There is no dinosaur skin left to study




The types of word in the sentence are:



  • there, pronoun


  • is auxiliary verb

  • no determiner *

  • dinosaur noun

  • skin noun,

  • left adjective

  • to [very contentious word] 'subordinator'

  • study verb, infinitive


[*Determiners are words like: a, the, this, that, my, your, no, one, two.]


This sentence is an example of an existential construction.



The subject of the sentence is [there], the predicate is [is no dinosaur skin left to study]. The predicate consists of the auxiliary verb [is] and two complements, which are the noun phrase [no dinosaur skin to study] and the adjective [left]. Further below I will show what has happened to this noun phrase and why it has broken into two sections.


The noun phrase can be represented like this:



  • [[no][dinosaur skin to study]]


It has an external modifier, the determiner [no], and an 'inner noun phrase', sometimes called a nominal: [dinosaur skin to study]. The nominal, and indeed the whole noun phrase is headed by the noun [skin]. [Skin] is being premodified by another noun [dinosaur], giving us the compound noun [dinosaur skin]. The noun has a post-head modifier, the infinitival clause [to study]. Depending on which grammar you read, this could have different structures. In CaGEL, the analysis would be that the head of the clause is the verb [study]. This is marked by the subordinator [to].


In this sentence we see something called 'extraposition from noun phrase movement. Sometimes, if a noun phrase is very 'heavy', if it is very long, we can move part of it to the end of the sentence. We could build the sentence like this:



  • There is no dinosaur skin to study left.

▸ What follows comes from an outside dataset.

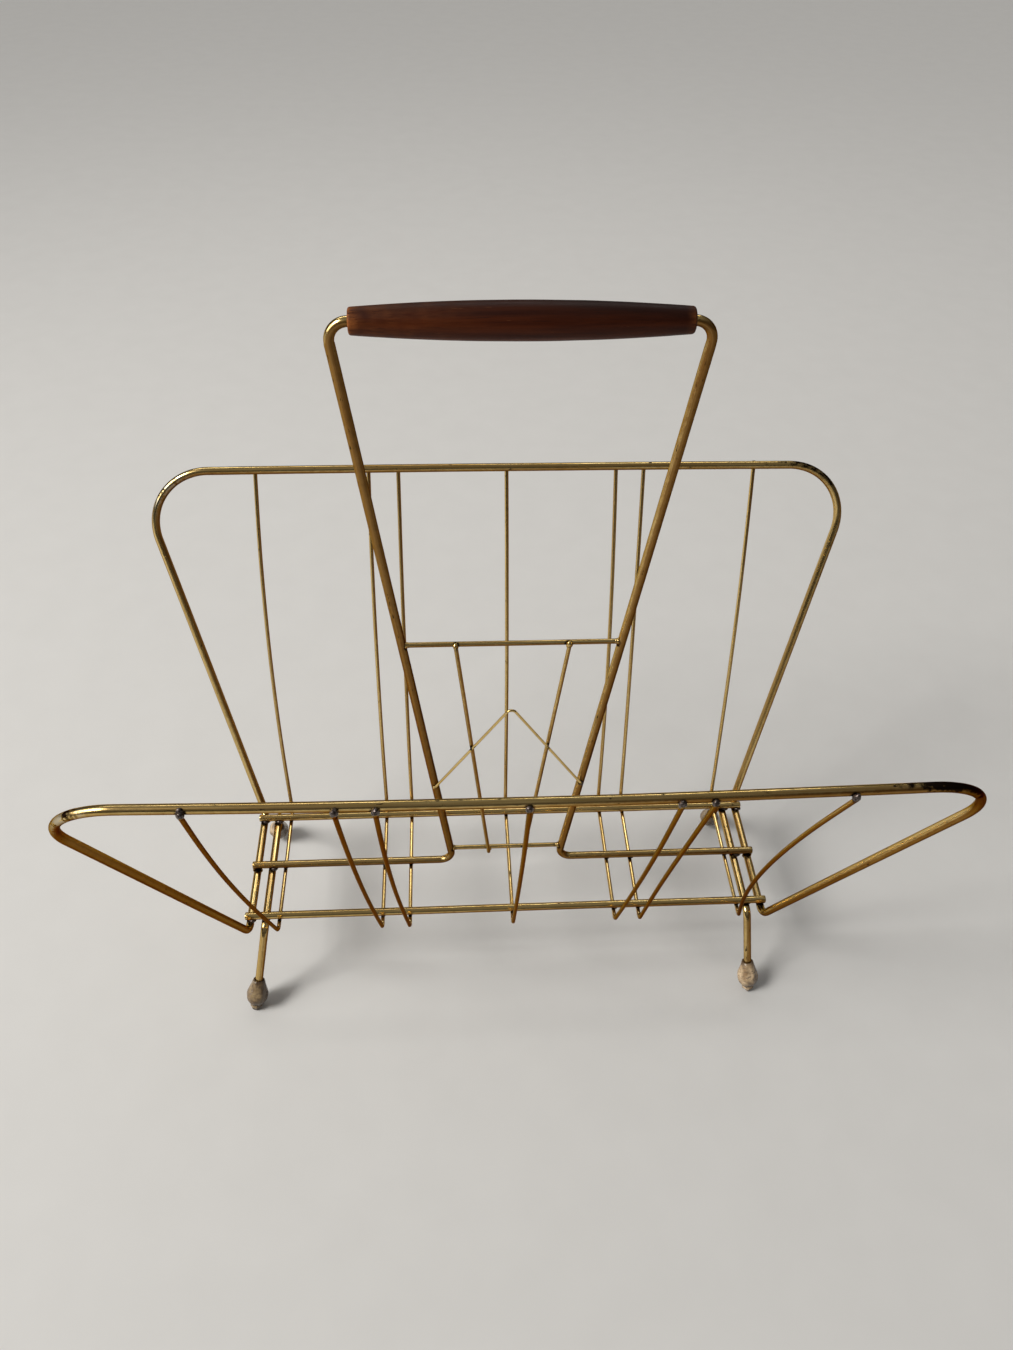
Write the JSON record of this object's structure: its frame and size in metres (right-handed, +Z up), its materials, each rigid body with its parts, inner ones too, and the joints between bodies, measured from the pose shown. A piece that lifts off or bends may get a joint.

But this is a little bit difficult to understand, because we have to wait a long time to hear the second complement left. We can move that section to study 'out of the noun phrase and put it at the end of the sentence. (Extra in extraposition means 'out; position means something like putting). This gives us the Original Poster's example:



  • There is no dinosaur skin left to study.


The CaGEL is the Cambridge Grammar of the English Language by Huddleston & Pullum, Cambridge University Press, 2002.


Hope this is helpful!


[[Analysis Note: The grammatical structure of this sentence might be a little ambiguous. This is an existential construction. For the purposes of this analysis I have taken the non-existential version of this sentence to be: [No dinosaur skin to study was left]. The following alternative is not felicitous: [* No dinosaur skin left was to study] (wrong). This last fact accounts for the extraposition analysis. However, there is always: [No dinosaur skin was left to study]. The most natural reading of this sentence, does not have the same meaning as the existential counterpart.]]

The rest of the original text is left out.